O escritório dele é privilegiado: a Amazônia. Mais precisamente, a comunidade de Chicano, que possui apenas 500 habitantes e fica perto da pequena Santa Bárbara do Pará, distante cerca de 50 km (e, a depender das condições da estrada, 1 hora e 20 minutos) de Belém.
Foi lá que César de Mendes, astuto pesquisador e um apaixonado pelo cacau, fundou a De Mendes – Chocolates de Origem Amazônia, em 2010. Referência quando o tema é chocolate de origem. César nasceu em Macapá, no Amapá, de uma família de índios, quilombolas e judeus do Marrocos. Cresceu com o cacau no quintal de casa e pela vizinhança. Formou-se em Química Industrial, Química e Engenharia Química (sim, três graduações!), fez cinco especializações e dois mestrados, todos voltados para suas áreas de estudo, de olho no mundo acadêmico.
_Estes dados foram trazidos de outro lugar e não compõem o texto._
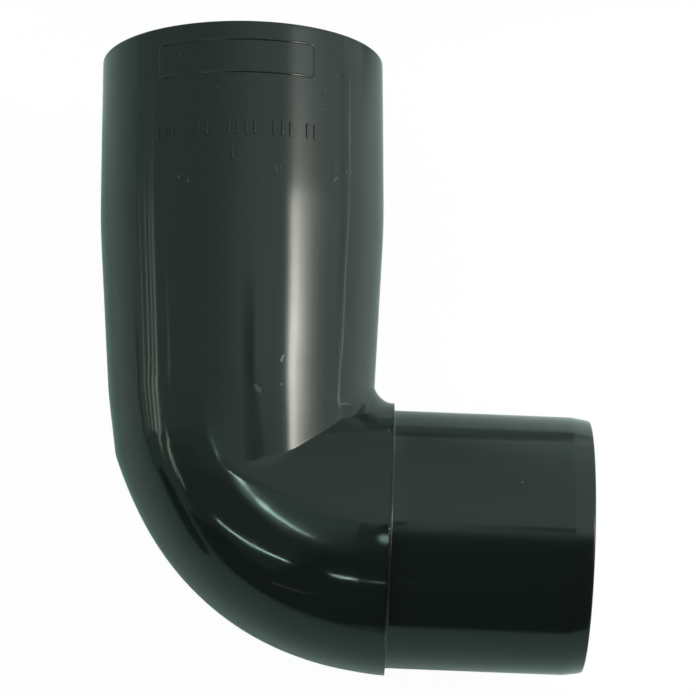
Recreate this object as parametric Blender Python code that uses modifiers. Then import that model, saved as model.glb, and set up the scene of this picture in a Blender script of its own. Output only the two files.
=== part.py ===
"""A bend for a round rainwater downpipe, moulded in one piece.

A plain socket takes the pipe from above, the bend turns the run by 87.5
degrees, and a spigot with a shoulder enters the next fitting. The throat side
of the bend is the mitre of the two straight tubes, and the heel side is a
round sweep, as two cores drawn straight out of the two ends leave them.

The bend lies on its side, as it comes to rest. The socket opens towards +Y
and the spigot points along +X. The origin is the middle of the bottom of its
bounding box.
"""

import math

import bmesh
import bpy
from mathutils import Matrix, Vector

MM = 0.001

# Pipe and angle
PIPE_DIAMETER = 53.0 * MM
BEND_ANGLE = math.radians(87.5)

# Socket, measured from its mouth down
SOCKET_CLEARANCE = 0.35 * MM
SOCKET_WALL = 3.1 * MM
MOUTH_WALL = 2.85 * MM
SOCKET_DEPTH = 41.0 * MM
MOUTH_TAPER_LENGTH = 20.0 * MM
BARREL_STRAIGHT_LENGTH = 14.0 * MM
MOUTH_EDGE_ROUND = 0.7 * MM
MOUTH_LEAD_LENGTH = 3.0 * MM
MOUTH_LEAD_WIDTH = 0.6 * MM
STOP_WIDTH = 1.2 * MM
NECK_LENGTH = 29.8 * MM

# Bend
BODY_WALL = 3.05 * MM
WAIST_DRAW = 0.4 * MM
WAIST_ANGLE = math.radians(28.0)
THROAT_RADIUS = 4.0 * MM
THROAT_FILLET = 3.4 * MM
THROAT_FILLET_SPREAD = math.radians(38.0)

# Shoulder and spigot
SHOULDER_HEIGHT = 1.7 * MM
SHOULDER_LAND = 0.7 * MM
SHOULDER_FLARE = 0.3 * MM
SHOULDER_EDGE_ROUND = 0.3 * MM
SPIGOT_WALL = 1.8 * MM
SPIGOT_LENGTH = 40.1 * MM
SPIGOT_LEAD_LENGTH = 4.0 * MM
SPIGOT_LEAD_DROP = 0.7 * MM
SPIGOT_EDGE_ROUND = 0.5 * MM

# Fineness of the faceted skin
SEGMENTS = 60
BEND_STATIONS = 20
ROUND_STEPS = 3
WELD_DISTANCE = 0.01 * MM

# Sizes that follow from the driving ones
SPIGOT_RADIUS = PIPE_DIAMETER / 2
FLOW_RADIUS = SPIGOT_RADIUS - SPIGOT_WALL
BORE_RADIUS = PIPE_DIAMETER / 2 + SOCKET_CLEARANCE
BARREL_RADIUS = BORE_RADIUS + SOCKET_WALL
MOUTH_RADIUS = BORE_RADIUS + MOUTH_WALL
BODY_RADIUS = FLOW_RADIUS + BODY_WALL
LIP_RADIUS = SPIGOT_RADIUS + SHOULDER_HEIGHT
SHOULDER_RADIUS = LIP_RADIUS - SHOULDER_FLARE
SWEEP_RADIUS = THROAT_RADIUS + BODY_RADIUS
SOCKET_LENGTH = SOCKET_DEPTH + NECK_LENGTH


def clear_scene():
    """Remove every object of the scene."""
    for item in list(bpy.data.objects):
        bpy.data.objects.remove(item, do_unlink=True)


def new_collection(name):
    """Return a new collection linked to the scene."""
    collection = bpy.data.collections.new(name)
    bpy.context.scene.collection.children.link(collection)
    return collection


def rounded_corner(centre, radius, start_degrees, end_degrees):
    """Points of an arc about centre, both ends included."""
    points = []
    for step in range(ROUND_STEPS + 1):
        turn = math.radians(start_degrees + (end_degrees - start_degrees) * step / ROUND_STEPS)
        points.append((centre[0] + radius * math.cos(turn), centre[1] + radius * math.sin(turn)))
    return points


def socket_profile():
    """Radius and height of the socket's section, up the outside and down the bore."""
    top = SOCKET_LENGTH
    barrel_top = top - MOUTH_TAPER_LENGTH
    barrel_foot = barrel_top - BARREL_STRAIGHT_LENGTH
    edge = (MOUTH_RADIUS - MOUTH_EDGE_ROUND, top - MOUTH_EDGE_ROUND)
    outside = [(BODY_RADIUS, 0.0), (BARREL_RADIUS, barrel_foot), (BARREL_RADIUS, barrel_top)]
    rim = rounded_corner(edge, MOUTH_EDGE_ROUND, 0.0, 90.0)
    bore = [
        (BORE_RADIUS + MOUTH_LEAD_WIDTH, top),
        (BORE_RADIUS, top - MOUTH_LEAD_LENGTH),
        (BORE_RADIUS, top - SOCKET_DEPTH),
        (BORE_RADIUS - STOP_WIDTH, top - SOCKET_DEPTH),
        (FLOW_RADIUS, 0.0),
    ]
    return outside + rim + bore


def spigot_profile():
    """Radius and height of the spigot's section, from the bend's end outwards and back."""
    end = SHOULDER_LAND + SPIGOT_LENGTH
    lip = (LIP_RADIUS - SHOULDER_EDGE_ROUND, SHOULDER_LAND - SHOULDER_EDGE_ROUND)
    tip_radius = SPIGOT_RADIUS - SPIGOT_LEAD_DROP
    tip = (tip_radius - SPIGOT_EDGE_ROUND, end - SPIGOT_EDGE_ROUND)
    shoulder = [(SHOULDER_RADIUS, 0.0)] + rounded_corner(lip, SHOULDER_EDGE_ROUND, 0.0, 90.0)
    outside = [(SPIGOT_RADIUS, SHOULDER_LAND), (SPIGOT_RADIUS, end - SPIGOT_LEAD_LENGTH)]
    nose = rounded_corner(tip, SPIGOT_EDGE_ROUND, 0.0, 90.0)
    bore = [(FLOW_RADIUS, end), (FLOW_RADIUS, 0.0)]
    return shoulder + outside + nose + bore


def turned_mesh(name, profile, placement):
    """Turn a profile about its own Z axis with a Screw modifier and place the mesh."""
    mesh = bpy.data.meshes.new(name)
    points = [(radius, 0.0, height) for radius, height in profile]
    mesh.from_pydata(points, [(i, i + 1) for i in range(len(points) - 1)], [])
    item = bpy.data.objects.new(name, mesh)
    bpy.context.scene.collection.objects.link(item)
    screw = item.modifiers.new("turn", "SCREW")
    screw.axis = "Z"
    screw.angle = math.tau
    screw.steps = SEGMENTS
    screw.render_steps = SEGMENTS
    screw.use_merge_vertices = True
    screw.merge_threshold = WELD_DISTANCE
    bpy.context.view_layer.update()
    turned = bpy.data.meshes.new_from_object(item.evaluated_get(bpy.context.evaluated_depsgraph_get()))
    turned.transform(placement)
    bpy.data.objects.remove(item, do_unlink=True)
    return turned


def outward(theta):
    """Direction from the bend's centre towards the heel at a sweep angle."""
    return Vector((-math.cos(theta), -math.sin(theta), 0.0))


def end_placement(theta, along):
    """Place a turned end: its X towards the heel, its Z along the tube."""
    heel = outward(theta)
    side = along.cross(heel)
    origin = heel * SWEEP_RADIUS
    return Matrix((
        (heel.x, side.x, along.x, origin.x),
        (heel.y, side.y, along.y, origin.y),
        (heel.z, side.z, along.z, origin.z),
        (0.0, 0.0, 0.0, 1.0),
    ))


def ease(share):
    """A smooth step from 0 to 1."""
    share = min(max(share, 0.0), 1.0)
    return share * share * (3.0 - 2.0 * share)


def body_radius(theta):
    """Outer tube radius: it narrows to the waist and widens to the shoulder."""
    waist = BODY_RADIUS - WAIST_DRAW
    if theta < WAIST_ANGLE:
        return BODY_RADIUS + (waist - BODY_RADIUS) * ease(theta / WAIST_ANGLE)
    share = (theta - WAIST_ANGLE) / (BEND_ANGLE - WAIST_ANGLE)
    return waist + (SHOULDER_RADIUS - waist) * ease(share)


def bore_radius(theta):
    """Inner tube radius, the same all round the bend."""
    return FLOW_RADIUS


def mitre_distance(theta, distance, fillet):
    """Distance from the bend's centre to the mitred tubes, with the corner filleted.

    The two straight tubes are at the given distance from the centre, and they
    meet in the plane that halves the bend.
    """
    half = BEND_ANGLE / 2
    fillet = min(fillet, distance)
    from_end = min(theta, BEND_ANGLE - theta)
    tangent = math.atan((distance - fillet) * math.tan(half) / distance)
    if fillet <= 0.0 or from_end <= tangent:
        return distance / math.cos(from_end)
    middle = (distance - fillet) / math.cos(half)
    turn = half - from_end
    return middle * math.cos(turn) + math.sqrt(max(fillet**2 - (middle * math.sin(turn)) ** 2, 0.0))


def throat_fillet(phi):
    """Fillet of the mitre, largest in the throat and fading out round the tube."""
    away = math.pi - phi
    return THROAT_FILLET * ease(1.0 - away / THROAT_FILLET_SPREAD)


def section(theta, radius):
    """Section of the bend at a sweep angle: heel arc, then the mitred throat side."""
    from_end = min(theta, BEND_ANGLE - theta)
    reach = SWEEP_RADIUS * (1.0 - math.cos(from_end)) / (1.0 + math.cos(from_end))
    meet = math.acos(min(reach / radius, 1.0))
    quarter = SEGMENTS // 4
    half_ring = []
    for step in range(2 * quarter + 1):
        if step <= quarter:
            phi = meet * step / quarter
            distance = SWEEP_RADIUS + radius * math.cos(phi)
        else:
            phi = math.pi - meet * (2 * quarter - step) / quarter
            distance = mitre_distance(theta, SWEEP_RADIUS + radius * math.cos(phi), throat_fillet(phi))
        half_ring.append((distance, radius * math.sin(phi)))
    ring = half_ring + [(distance, -height) for distance, height in half_ring[-2:0:-1]]
    heel = outward(theta)
    return [heel * distance + Vector((0.0, 0.0, height)) for distance, height in ring]


def add_bend_skin(shell, radius_at):
    """Loft one skin of the bend through its sections."""
    rings = []
    for station in range(BEND_STATIONS + 1):
        theta = BEND_ANGLE * station / BEND_STATIONS
        rings.append([shell.verts.new(point) for point in section(theta, radius_at(theta))])
    for first, second in zip(rings, rings[1:]):
        for index in range(SEGMENTS):
            after = (index + 1) % SEGMENTS
            shell.faces.new((first[index], first[after], second[after], second[index]))


def bend_mesh(name):
    """Join the turned socket and spigot to the two skins of the bend."""
    socket_axis = Vector((0.0, 1.0, 0.0))
    spigot_axis = Vector((math.sin(BEND_ANGLE), -math.cos(BEND_ANGLE), 0.0))
    shell = bmesh.new()
    shell.from_mesh(turned_mesh("socket", socket_profile(), end_placement(0.0, socket_axis)))
    shell.from_mesh(turned_mesh("spigot", spigot_profile(), end_placement(BEND_ANGLE, spigot_axis)))
    add_bend_skin(shell, body_radius)
    add_bend_skin(shell, bore_radius)
    bmesh.ops.remove_doubles(shell, verts=shell.verts, dist=WELD_DISTANCE)
    bmesh.ops.recalc_face_normals(shell, faces=shell.faces)
    mesh = bpy.data.meshes.new(name)
    shell.to_mesh(mesh)
    shell.free()
    return mesh


def rest_on_ground(mesh):
    """Move the mesh so that the origin is the middle of its box's bottom."""
    lowest = Vector([min(vertex.co[axis] for vertex in mesh.vertices) for axis in range(3)])
    highest = Vector([max(vertex.co[axis] for vertex in mesh.vertices) for axis in range(3)])
    middle = (lowest + highest) / 2
    mesh.transform(Matrix.Translation((-middle.x, -middle.y, -lowest.z)))


def plastic(name, colour, roughness):
    """A plain semi-gloss plastic."""
    material = bpy.data.materials.new(name)
    material.use_nodes = True
    shader = material.node_tree.nodes["Principled BSDF"]
    shader.inputs["Base Color"].default_value = (*colour, 1.0)
    shader.inputs["Roughness"].default_value = roughness
    shader.inputs["Metallic"].default_value = 0.0
    return material


def build():
    """Model the bend."""
    clear_scene()
    parts = new_collection("downpipe_bend")
    mesh = bend_mesh("downpipe_bend")
    rest_on_ground(mesh)
    mesh.materials.append(plastic("anthracite_plastic", (0.028, 0.037, 0.034), 0.35))
    mesh.shade_smooth()
    mesh.set_sharp_from_angle(angle=math.radians(30.0))
    parts.objects.link(bpy.data.objects.new("downpipe_bend", mesh))


build()
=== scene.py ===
"""The looks of a moulded plastic downpipe bend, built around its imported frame.

The bend lies on its side on a pale floor. Its shell is lofted again here with
a fine skin, because a dark gloss plastic shows every flat of a coarse one.
The raised marks that the mould leaves on the socket are pieces of their own.
All sizes are in metres, in the row's frame.
"""

import logging
import math
from dataclasses import dataclass, field
from enum import Enum
from typing import Callable, Sequence

import bmesh
import bpy
from mathutils import Matrix, Vector

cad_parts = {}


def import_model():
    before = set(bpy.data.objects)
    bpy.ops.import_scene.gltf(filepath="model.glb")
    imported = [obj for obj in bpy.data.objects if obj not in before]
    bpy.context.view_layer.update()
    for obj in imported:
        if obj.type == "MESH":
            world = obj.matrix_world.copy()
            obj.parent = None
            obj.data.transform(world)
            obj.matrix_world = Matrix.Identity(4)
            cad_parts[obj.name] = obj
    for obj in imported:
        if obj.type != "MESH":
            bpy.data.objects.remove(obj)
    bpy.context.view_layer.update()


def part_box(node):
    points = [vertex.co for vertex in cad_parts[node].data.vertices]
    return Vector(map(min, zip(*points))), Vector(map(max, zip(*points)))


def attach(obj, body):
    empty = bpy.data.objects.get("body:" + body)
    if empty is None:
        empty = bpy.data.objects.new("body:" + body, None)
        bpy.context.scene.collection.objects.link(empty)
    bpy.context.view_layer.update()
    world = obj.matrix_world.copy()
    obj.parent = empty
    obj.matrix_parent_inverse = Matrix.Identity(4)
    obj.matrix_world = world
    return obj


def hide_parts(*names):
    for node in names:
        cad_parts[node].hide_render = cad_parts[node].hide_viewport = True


MM = 0.001
NODE = "downpipe_bend"
BODY = "root"
LOG = logging.getLogger("downpipe_bend")

Pair = tuple[float, float]
Profile = list[Pair]
Triple = tuple[float, float, float]
Outline = tuple[list[Triple], list[tuple[int, ...]]]


def ease(share: float) -> float:
    """Return a smooth step from 0 to 1."""
    share = min(max(share, 0.0), 1.0)
    return share * share * (3.0 - 2.0 * share)


def through(angle: float, zone: Pair) -> float:
    """Return how far an angle is through a zone given in degrees, eased from 0 to 1."""
    return ease((math.degrees(angle) - zone[0]) / (zone[1] - zone[0]))


def soft_ramp(value: float, softness: float) -> float:
    """Return a ramp that is 0 below zero and the value above it, with a soft corner.

    Args:
        value: Distance past the corner.
        softness: Length over which the ramp starts.

    Returns:
        The ramp's height.
    """
    share = value / softness
    if share > 30.0:
        return value
    return softness * math.log1p(math.exp(share))


def blend_least(first: float, second: float, width: float) -> float:
    """Return the smaller of two lengths, with a round change where they differ by less than a width."""
    share = max(width - abs(first - second), 0.0) / width
    return min(first, second) - share * share * width / 4.0


def new_object(
    name: str, points: Sequence[Vector], edges: Sequence = (), faces: Sequence = ()
) -> bpy.types.Object:
    """Make a mesh object and put it in the scene.

    Args:
        name: The object's name.
        points: Its points.
        edges: Its loose edges, as numbers of points.
        faces: Its faces, as numbers of points.

    Returns:
        The object.
    """
    mesh = bpy.data.meshes.new(name)
    mesh.from_pydata([tuple(point) for point in points], edges, faces)
    item = bpy.data.objects.new(name, mesh)
    bpy.context.scene.collection.objects.link(item)
    return item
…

Acabou seguindo pela área de Engenharia Alimentar e indo morar em Belém, onde se reencontrou com suas raízes e isso inclui o cacau. Em 2005, resolveu aventurar-se em uma cooperativa de pequenos produtores, mas a iniciativa não decolou. Foi então que começou a vender os tabletes que produzia para amigos na capital paraense. A memória da infância entre os cacaueiros, somada a muitas imersões na Amazônia para pesquisá-lo, o incentivou a, cinco anos depois, abrir a empresa que carrega seu nome e que hoje tem em seu portfólio sete versões feitas com cacau nativo da Amazônia – incluindo cacau de floresta densa, de várzea e de áreas ribeirinhas, além de um rótulo desenvolvido só por mulheres, outro feito com leite de búfala e o mais recente deles criado com índios Yanomami, de Roraima. “As entidades da floresta desceram aqui na fábrica e trouxeram um perfume que não tínhamos experimentado antes. O resultado disso, é fora da curva, um chocolate com presença na boca, com doce equilibrado. Sua formulação conta com 69% de cacau, 2% de manteiga de cacau nativo beneficiado na comunidade Waikás e 19% de rapadura orgânica. O lote é limitado a mil barras de 50 gramas”, explica. “É uma iniciativa capaz de mostrar em poucos gramas o valor inestimável da floresta em pé, do território preservado e do conhecimento tradicional Yanomami e Ye’kwana vivo. É um ato anti-garimpo!”, alerta o chocolatier.
O grande diferencial dos produtos da De Mendes é justamente o uso de variedades de cacau nativas (no lugar das adaptadas, como outros produtores). É o caso do floresta, ou Theobroma cacao, e do cacau do Jari, descoberto após uma imersão na mata em um pequeno território entre Amapá e Pará. Curiosidade: embora tradicionalmente a Bahia seja o Estado associado ao cacau no Brasil, a primeira muda ali plantada, ele conta, veio do Pará.
Com notas doces e florais, o especial cacau do Jari já despertou interesse internacional e levou De Mendes para Rússia, Itália e França. O chocolate desenvolvido com ele chegou a ser vendido em endereços badalados do meio gastronômico como Eataly, Empório Santa Luzia e St Marché, em São Paulo, além de lojas de Nova York e Paris. Hoje, porém, a expansão da De Mendes foi desacelerada: “Prefiro investir meu tempo e esforços captando novos fornecedores, dialogando com as comunidades e vendendo o meu chocolate para quem entende, minimamente, a questão do cacau, da floresta, da Amazônia. Hoje, comercializo no meu site, na minha base em Chicano e em eventos pelo Brasil e o mundo. E, em breve, por uma plataforma especializada, a Amazônia Hub. Em Belém, também é possível encontrar nossos produtos em alguns institutos, como o Peabiru”, conta ele.
Outro produto da De Mendes que chamou a atenção recentemente foi o Bom Jardim, com 63% de cacau de origem da variedade Maranhão, produzido pelos ribeirinhos da comunidade homônima, em Barcarena, no Pará. Ele recebeu menção honrosa no Club Criollo (http://www.clubcriollo.com/), evento que reúne o alto luxo do mercado chocolatier em Paris, em 2015. “A De Mendes é, pra mim, mais que um negócio. Envolve as comunidades e o pequeno agricultor, a cultura de um povo, o manejo e a vida da floresta. E, consequentemente, também a preservação do cacau no mundo, já que ele corre risco de extinção”, diz o empresário.